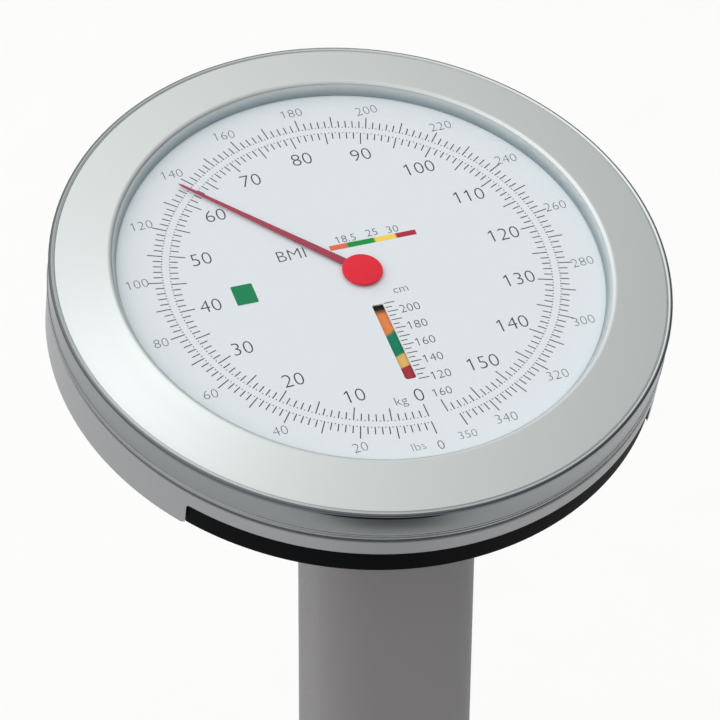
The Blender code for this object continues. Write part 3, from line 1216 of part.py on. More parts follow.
def build_wheels(axis, finishes):
    half = WHEEL_WIDTH / 2
    fork_half = half + FORK_SIDE_GAP + FORK_SHEET
    fork_front = BASE_REAR + GAP
    fork_back = WHEEL_Y + AXLE_HEAD_RADIUS + FORK_SHEET
    rim = WHEEL_RADIUS - TYRE_THICKNESS
    for side, name in ((-1, "left"), (1, "right")):
        x = side * WHEEL_SPREAD
        low = WHEEL_Z - FORK_HEIGHT / 2
        high = WHEEL_Z + FORK_HEIGHT / 2
        fork = place_mesh(
            f"castor_fork_{name}",
            block((x - fork_half, fork_front, low), (x + fork_half, fork_back, high)),
            axis,
            finishes["zinc"],
        )
        gap_half = half + FORK_SIDE_GAP
        throat = block(
            (x - gap_half, fork_front + FORK_SHEET, low - OVERRUN),
            (x + gap_half, fork_back + OVERRUN, high + OVERRUN),
        )
        helper(fork, "throat", throat)
        hole_ends = (x - 2 * fork_half, x + 2 * fork_half)
        hole = drum_across(AXLE_RADIUS + GAP, *hole_ends, SMALL_STEPS, WHEEL_Y, WHEEL_Z)
        helper(fork, "axle_hole", hole)
        place = (x, WHEEL_Y, WHEEL_Z)
        upright = (0, pi / 2, 0)
        wheel = turned(
            [
                (AXLE_RADIUS + GAP, -half),
                (2 * AXLE_RADIUS, -half),
                (2 * AXLE_RADIUS, -half / 2),
                (rim - FORK_SHEET, -half / 2),
                (rim - FORK_SHEET, -half),
                (rim, -half),
                (rim, half),
                (rim - FORK_SHEET, half),
                (rim - FORK_SHEET, half / 2),
                (2 * AXLE_RADIUS, half / 2),
                (2 * AXLE_RADIUS, half),
                (AXLE_RADIUS + GAP, half),
            ],
            ROUND_STEPS,
        )
        place_mesh(f"castor_wheel_{name}", wheel, axis, finishes["wheel"], place, upright)
        tyre = turned(
            [
                (rim + GAP, -half),
                (WHEEL_RADIUS - FORK_SIDE_GAP, -half),
                (WHEEL_RADIUS, -half / 2),
                (WHEEL_RADIUS, half / 2),
                (WHEEL_RADIUS - FORK_SIDE_GAP, half),
                (rim + GAP, half),
            ],
            ROUND_STEPS,
        )
        place_mesh(f"castor_tyre_{name}", tyre, axis, finishes["rubber"], place, upright)
        head_at = fork_half + GAP
        axle = turned(
            [
                (0, -head_at - AXLE_HEAD),
                (AXLE_HEAD_RADIUS, -head_at - AXLE_HEAD),
                (AXLE_HEAD_RADIUS, -head_at),
                (AXLE_RADIUS, -head_at),
                (AXLE_RADIUS, head_at + AXLE_HEAD),
                (0, head_at + AXLE_HEAD),
            ],
            SMALL_STEPS,
        )
        place_mesh(f"castor_axle_{name}", axle, axis, finishes["zinc"], place, upright)


def bar(start, end, width, bottom, top):
    """A straight bar in plan, from one point to another."""
    dx = end[0] - start[0]
    dy = end[1] - start[1]
    length = (dx * dx + dy * dy) ** 0.5
    across = (-dy / length * width / 2, dx / length * width / 2)
    outline = [
        (start[0] - across[0], start[1] - across[1]),
        (end[0] - across[0], end[1] - across[1]),
        (end[0] + across[0], end[1] + across[1]),
        (start[0] + across[0], start[1] + across[1]),
    ]
    return extruded(outline, bottom, top)


def knife(x_inner, side, y, z):
    """A square pin on its edge, sticking out sideways from a lever."""
    reach = side * KNIFE_LENGTH
    left, right = sorted((x_inner, x_inner + reach))
    size = KNIFE_HALF_DIAGONAL
    return extruded_across([(y - size, z), (y, z - size), (y + size, z), (y, z + size)], left, right)


def build_lever(name, axis, material, ends, levels, pivot, knives):
    """Two arms from a pair of fulcrums to one nose, with knife edges for fulcrum and load."""
    nose, nose_radius = ends
    bottom, top = levels
    middle = (bottom + top) / 2
    place = (0, pivot, middle)
    low = bottom - middle
    high = top - middle
    hub = drum(nose_radius, low, high)
    bmesh.ops.translate(hub, verts=hub.verts, vec=(0, nose - pivot, 0))
    lever = place_mesh(name, hub, axis, material, place)
    end_reach = LEVER_BAR_WIDTH / 2
    direction = 1 if nose > pivot else -1
    for side, side_name in ((-1, "left"), (1, "right")):
        x = side * FULCRUM_SPREAD
        slope = FULCRUM_SPREAD / abs(nose - pivot)
        start = (x + side * end_reach * slope, -direction * end_reach)
        arm = bar(start, (0, nose - pivot), LEVER_BAR_WIDTH, low, high)
        helper(lever, f"arm_{side_name}", arm, "UNION", place)
        for number, (spread, y) in enumerate(knives):
            pin = knife(side * spread, side, y - pivot, 0)
            helper(lever, f"knife_{number}_{side_name}", pin, "UNION", place)
    return lever, place


def build_levers(axis, finishes):
    iron = finishes["iron"]
    long_knives = ((FULCRUM_SPREAD, -FRONT_FULCRUM), (FRONT_LOAD_SPREAD, FRONT_LOAD_Y))
    levels = (LONG_LEVER_BOTTOM, LONG_LEVER_TOP)
    ends = (ROD_FROM_AXIS, NOSE_RADIUS)
    lever, place = build_lever("long_lever", axis, iron, ends, levels, -FRONT_FULCRUM, long_knives)
    half_bar = LONG_LEVER_BAR / 2
    bar_y = SHORT_NOSE_Y + FRONT_FULCRUM
    half_span = FULCRUM_SPREAD * (1 - SHORT_LEVER_LENGTH / LONG_LEVER_LENGTH)
    cross = bar((-half_span, bar_y), (half_span, bar_y), CROSS_BAR_WIDTH, -half_bar, half_bar)
    helper(lever, "cross_bar", cross, "UNION", place)
    rod_hole = drum(ROD_RADIUS + 3 * GAP, -LONG_LEVER_BAR, LONG_LEVER_BAR, SMALL_STEPS)
    bmesh.ops.translate(rod_hole, verts=rod_hole.verts, vec=(0, LONG_LEVER_LENGTH, 0))
    helper(lever, "rod_hole", rod_hole, "DIFFERENCE", place)
    link = drum(LINK_RADIUS, LONG_LEVER_TOP + GAP, SHORT_LEVER_BOTTOM - GAP)
    place_mesh("link_block", link, axis, finishes["zinc"], (0, SHORT_NOSE_Y, 0))
    short_knives = ((FULCRUM_SPREAD, -REAR_FULCRUM), (REAR_LOAD_SPREAD, REAR_LOAD_Y))
    levels = (SHORT_LEVER_BOTTOM, SHORT_LEVER_TOP)
    ends = (SHORT_NOSE_Y, SHORT_NOSE_RADIUS)
    build_lever("short_lever", axis, iron, ends, levels, -REAR_FULCRUM, short_knives)
    build_stands(axis, finishes)


def notched_block(width, length, bottom, top, edge, upward):
    """A bearing block along X whose notch takes a knife edge. The notch opens up or down."""
    half = width / 2
    slope = tan(NOTCH_HALF_ANGLE)
    rise = (half - NOTCH_CHEEK) / slope
    if upward:
        outline = [(-half, bottom), (half, bottom), (half, top), (half - NOTCH_CHEEK, top)]
        outline += [(half - NOTCH_CHEEK, edge + rise), (0, edge), (-half + NOTCH_CHEEK, edge + rise)]
        outline += [(-half + NOTCH_CHEEK, top), (-half, top)]
    else:
        outline = [(-half, top), (-half, bottom), (-half + NOTCH_CHEEK, bottom)]
        outline += [(-half + NOTCH_CHEEK, edge - rise), (0, edge), (half - NOTCH_CHEEK, edge - rise)]
        outline += [(half - NOTCH_CHEEK, bottom), (half, bottom), (half, top)]
    return extruded_across(outline, -length / 2, length / 2)


def build_stands(axis, finishes):
    """Four fulcrum stands on the base floor, and four studs under the platform."""
    knife_middle = LEVER_BAR_WIDTH / 2 + KNIFE_LENGTH / 2
    stands = (
        ("front", -FRONT_FULCRUM, LONG_LEVER_MIDDLE),
        ("rear", -REAR_FULCRUM, SHORT_LEVER_MIDDLE),
    )
    for name, y, middle in stands:
        edge = middle - KNIFE_HALF_DIAGONAL - GAP
        stand = notched_block(STAND_WIDTH, STAND_LENGTH, FLOOR_TOP + GAP, edge + NOTCH_CHEEK, edge, True)
        x = FULCRUM_SPREAD + knife_middle
        names = (f"fulcrum_stand_{name}_left", f"fulcrum_stand_{name}_right")
        copies(names, stand, axis, finishes["iron"], ((-x, y, 0), (x, y, 0)))
    rows = (
        ("front", FRONT_LOAD_Y, LONG_LEVER_MIDDLE, FRONT_LOAD_SPREAD),
        ("rear", REAR_LOAD_Y, SHORT_LEVER_MIDDLE, REAR_LOAD_SPREAD),
    )
    for name, y, middle, spread in rows:
        edge = middle + KNIFE_HALF_DIAGONAL + GAP
        stud_top = TRAY_UNDERSIDE - GAP
        stud = notched_block(STAND_WIDTH, STAND_LENGTH, edge - NOTCH_CHEEK, stud_top, edge, False)
        x = spread + knife_middle
        names = (f"platform_stud_{name}_left", f"platform_stud_{name}_right")
        copies(names, stud, axis, finishes["iron"], ((-x, y, 0), (x, y, 0)))


def build_platform(axis, finishes):
    """A steel tray over the base, skirts down, with a ribbed rubber mat on top."""
    half = TRAY_WIDTH / 2
    sheet = TRAY_SHEET
    skirt_bottom = TRAY_TOP - TRAY_SKIRT - TRAY_SHEET
    outer = rounded_box_outline(-half, half, -TRAY_FRONT, -TRAY_REAR, TRAY_CORNER, TRAY_BACK_CORNER)
    tray = place_mesh("platform_tray", extruded(outer, skirt_bottom, TRAY_TOP), axis, finishes["base"])
    inner = rounded_box_outline(
        -half + sheet,
        half - sheet,
        -TRAY_FRONT + sheet,
        -TRAY_REAR - sheet,
        TRAY_CORNER - sheet,
        TRAY_BACK_CORNER - sheet,
    )
    helper(tray, "hollow", extruded(inner, skirt_bottom - OVERRUN, TRAY_UNDERSIDE))
    rear_clear = block(
        (-TRAY_WIDTH, -TRAY_REAR - TRAY_BACK_CORNER, skirt_bottom - OVERRUN),
        (TRAY_WIDTH, 0, TRAY_TOP - TRAY_REAR_SKIRT),
    )
    helper(tray, "rear_clear", rear_clear)
    mat_half = half - MAT_INSET + GAP
    width = 2 * mat_half
    bottom = TRAY_TOP + GAP
    top = TRAY_TOP + GAP + MAT_THICKNESS
    pitch = width / MAT_RIBS
    groove = pitch * MAT_GROOVE_SHARE
    outline = [(-mat_half, bottom), (mat_half, bottom)]
    for number in range(MAT_RIBS):
        right = mat_half - number * pitch
        left = right - pitch + groove
        outline += [(right, top), (left, top)]
        if number < MAT_RIBS - 1:
            outline += [(left, top - MAT_RIB_DEPTH), (left - groove, top - MAT_RIB_DEPTH)]
    outline[-1] = (-mat_half, top)
    mat = extruded(outline, TRAY_REAR, TRAY_FRONT)
    for point in mat.verts:
        point.co = (point.co.x, -point.co.z, point.co.y)
    mat = place_mesh("platform_mat", mat, axis, finishes["rubber"])
    inset = MAT_INSET
    edge = rounded_box_outline(
        -half + inset,
        half - inset,
        -TRAY_FRONT + inset,
        -TRAY_REAR - inset,
        TRAY_CORNER - inset,
        TRAY_BACK_CORNER - inset,
    )
    helper(mat, "edge", extruded(edge, bottom - OVERRUN, top + OVERRUN), "INTERSECT")


def main():
    clear_scene()
    finishes = make_finishes()
    axis = empty("column_axis", (0, COLUMN_Y, 0))
    head = empty("dial_centre", (0, COLUMN_Y + HEAD_SETBACK, DIAL_CENTRE_HEIGHT), HEAD_TILT)
    build_bezel(head, finishes)
    build_dial(head, finishes)
    build_carrier(head, finishes)
    build_housing(head, finishes)
    build_rear_cover(head, finishes)
    build_zero_knob(head, finishes)
    build_pointer(head, finishes)
    build_rack(head, finishes)
    build_crank(axis, finishes)
    build_draw_rod(axis, finishes)
    build_spring(axis, finishes)
    build_bracket(head, axis, finishes)
    build_column(head, axis, finishes)
    build_base(axis, finishes)
    build_column_foot(axis, finishes)
    build_levers(axis, finishes)
    build_platform(axis, finishes)


main()
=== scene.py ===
"""Looks for a mechanical column scale: a Blender add-on layout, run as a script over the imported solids."""

import json
from math import atan2, copysign, cos, pi, radians, sin

import bmesh
import bpy
from mathutils import Matrix, Vector


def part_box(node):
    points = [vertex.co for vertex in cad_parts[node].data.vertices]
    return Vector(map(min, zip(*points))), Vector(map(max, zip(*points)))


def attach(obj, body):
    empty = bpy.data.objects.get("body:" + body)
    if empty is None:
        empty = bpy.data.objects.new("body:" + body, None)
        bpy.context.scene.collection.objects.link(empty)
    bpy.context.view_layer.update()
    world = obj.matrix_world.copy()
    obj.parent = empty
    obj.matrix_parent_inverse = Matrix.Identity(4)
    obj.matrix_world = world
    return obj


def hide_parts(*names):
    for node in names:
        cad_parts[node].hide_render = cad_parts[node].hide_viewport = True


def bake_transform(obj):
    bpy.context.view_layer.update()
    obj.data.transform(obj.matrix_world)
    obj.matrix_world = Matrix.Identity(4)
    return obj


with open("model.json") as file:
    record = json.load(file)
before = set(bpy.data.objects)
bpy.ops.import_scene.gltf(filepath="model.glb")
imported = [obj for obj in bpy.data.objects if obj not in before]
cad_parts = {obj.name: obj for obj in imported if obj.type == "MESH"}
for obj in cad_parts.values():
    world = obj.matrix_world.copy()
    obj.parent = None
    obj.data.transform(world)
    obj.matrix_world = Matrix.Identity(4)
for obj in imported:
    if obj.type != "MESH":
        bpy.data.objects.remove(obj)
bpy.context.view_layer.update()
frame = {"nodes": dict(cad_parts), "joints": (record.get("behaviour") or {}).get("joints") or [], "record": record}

bl_info = {
    "name": "Mechanical Column Scale",
    "version": (1, 0, 0),
    "blender": (4, 5, 0),
    "location": "View3D > Sidebar > Column Scale",
    "description": "Builds the dial head, column, base and platform of a mechanical column scale",
    "category": "Object",
}

MM = 0.001
GAP = 0.3 * MM
SAME_PLACE = 1e-6
TURN = 2 * pi
RING_STEPS = 192
PRINT_HEIGHT = 0.05 * MM

JOINTS = {joint["name"]: joint for joint in frame["joints"]}
DIAL_CENTRE = Vector(JOINTS["pointer_turn"]["pos_m"])
DIAL_FACING = -Vector(JOINTS["pointer_turn"]["axis"])
HEAD_TILT = atan2(-DIAL_FACING.y, DIAL_FACING.z)
HEAD = Matrix.Translation(DIAL_CENTRE) @ Matrix.Rotation(HEAD_TILT, 4, "X")
COLUMN_LOW, COLUMN_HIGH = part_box("column_tube")
COLUMN = Matrix.Translation((0, (COLUMN_LOW.y + COLUMN_HIGH.y) / 2, 0))
COLUMN_HALF_WIDTH = (COLUMN_HIGH.x - COLUMN_LOW.x) / 2
COLUMN_HALF_DEPTH = (COLUMN_HIGH.y - COLUMN_LOW.y) / 2
COLUMN_SQUARENESS = 0.62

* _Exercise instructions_
Give back exactly the lines from the line that has "finishes = make_finishes()" to the line that has "obj.parent = None", both included, and leave out all others.

* _Solution for this problem_
    finishes = make_finishes()
    axis = empty("column_axis", (0, COLUMN_Y, 0))
    head = empty("dial_centre", (0, COLUMN_Y + HEAD_SETBACK, DIAL_CENTRE_HEIGHT), HEAD_TILT)
    build_bezel(head, finishes)
    build_dial(head, finishes)
    build_carrier(head, finishes)
    build_housing(head, finishes)
    build_rear_cover(head, finishes)
    build_zero_knob(head, finishes)
    build_pointer(head, finishes)
    build_rack(head, finishes)
    build_crank(axis, finishes)
    build_draw_rod(axis, finishes)
    build_spring(axis, finishes)
    build_bracket(head, axis, finishes)
    build_column(head, axis, finishes)
    build_base(axis, finishes)
    build_column_foot(axis, finishes)
    build_levers(axis, finishes)
    build_platform(axis, finishes)


main()
=== scene.py ===
"""Looks for a mechanical column scale: a Blender add-on layout, run as a script over the imported solids."""

import json
from math import atan2, copysign, cos, pi, radians, sin

import bmesh
import bpy
from mathutils import Matrix, Vector


def part_box(node):
    points = [vertex.co for vertex in cad_parts[node].data.vertices]
    return Vector(map(min, zip(*points))), Vector(map(max, zip(*points)))


def attach(obj, body):
    empty = bpy.data.objects.get("body:" + body)
    if empty is None:
        empty = bpy.data.objects.new("body:" + body, None)
        bpy.context.scene.collection.objects.link(empty)
    bpy.context.view_layer.update()
    world = obj.matrix_world.copy()
    obj.parent = empty
    obj.matrix_parent_inverse = Matrix.Identity(4)
    obj.matrix_world = world
    return obj


def hide_parts(*names):
    for node in names:
        cad_parts[node].hide_render = cad_parts[node].hide_viewport = True


def bake_transform(obj):
    bpy.context.view_layer.update()
    obj.data.transform(obj.matrix_world)
    obj.matrix_world = Matrix.Identity(4)
    return obj


with open("model.json") as file:
    record = json.load(file)
before = set(bpy.data.objects)
bpy.ops.import_scene.gltf(filepath="model.glb")
imported = [obj for obj in bpy.data.objects if obj not in before]
cad_parts = {obj.name: obj for obj in imported if obj.type == "MESH"}
for obj in cad_parts.values():
    world = obj.matrix_world.copy()
    obj.parent = None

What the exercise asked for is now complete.